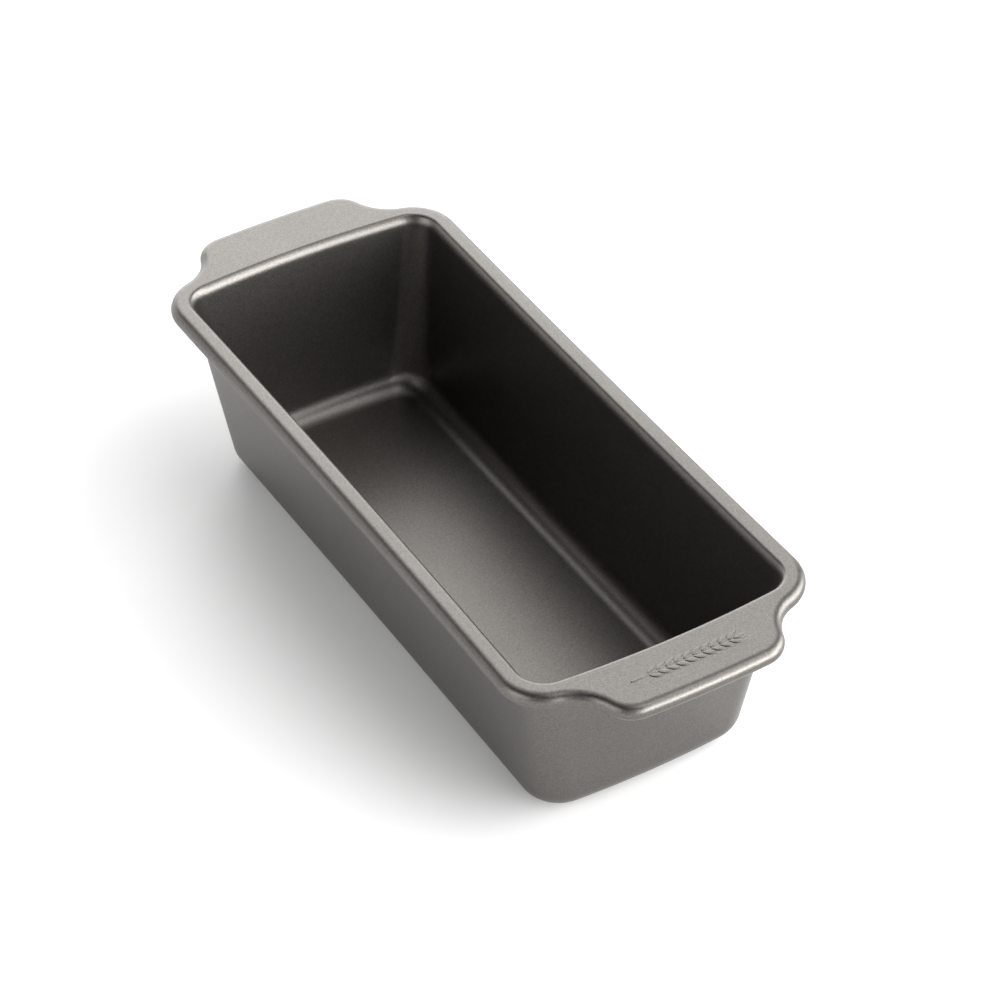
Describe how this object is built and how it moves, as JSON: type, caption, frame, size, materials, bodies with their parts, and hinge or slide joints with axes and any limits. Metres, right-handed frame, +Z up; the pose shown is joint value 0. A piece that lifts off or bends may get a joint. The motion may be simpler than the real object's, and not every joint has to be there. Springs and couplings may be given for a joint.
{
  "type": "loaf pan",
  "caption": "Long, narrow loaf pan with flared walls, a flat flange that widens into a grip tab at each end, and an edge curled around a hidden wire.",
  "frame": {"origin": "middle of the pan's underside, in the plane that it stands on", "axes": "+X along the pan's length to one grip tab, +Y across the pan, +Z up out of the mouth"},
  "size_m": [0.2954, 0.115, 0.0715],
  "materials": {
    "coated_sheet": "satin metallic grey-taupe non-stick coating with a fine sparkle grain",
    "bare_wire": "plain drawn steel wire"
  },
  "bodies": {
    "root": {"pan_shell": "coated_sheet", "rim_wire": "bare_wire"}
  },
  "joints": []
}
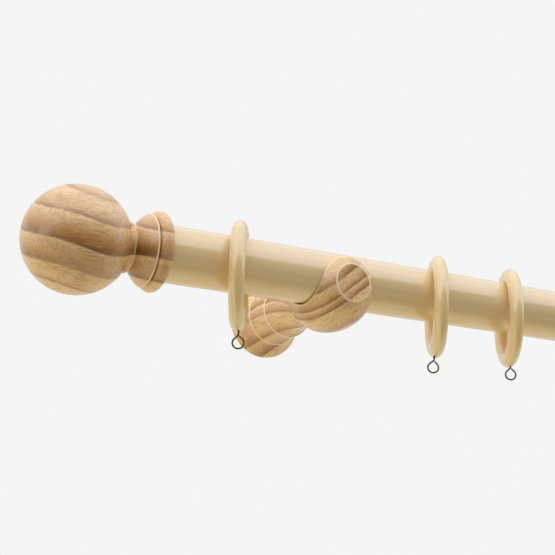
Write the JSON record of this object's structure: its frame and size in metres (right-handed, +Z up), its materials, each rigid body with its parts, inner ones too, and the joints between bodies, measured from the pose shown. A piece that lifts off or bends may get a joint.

════

Search the data for the word "materials" and copy each line where it appears.

__SOLUTION TO THE EXERCISE__
Describe how this object is built and how it moves, as JSON: type, caption, frame, size, materials, bodies with their parts, and hinge or slide joints with axes and any limits. Metres, right-handed frame, +Z up; the pose shown is joint value 0. A piece that lifts off or bends may get a joint. The motion may be simpler than the real object's, and not every joint has to be there. Springs and couplings may be given for a joint.
  "materials": {
Write the JSON record of this object's structure: its frame and size in metres (right-handed, +Z up), its materials, each rigid body with its parts, inner ones too, and the joints between bodies, measured from the pose shown. A piece that lifts off or bends may get a joint.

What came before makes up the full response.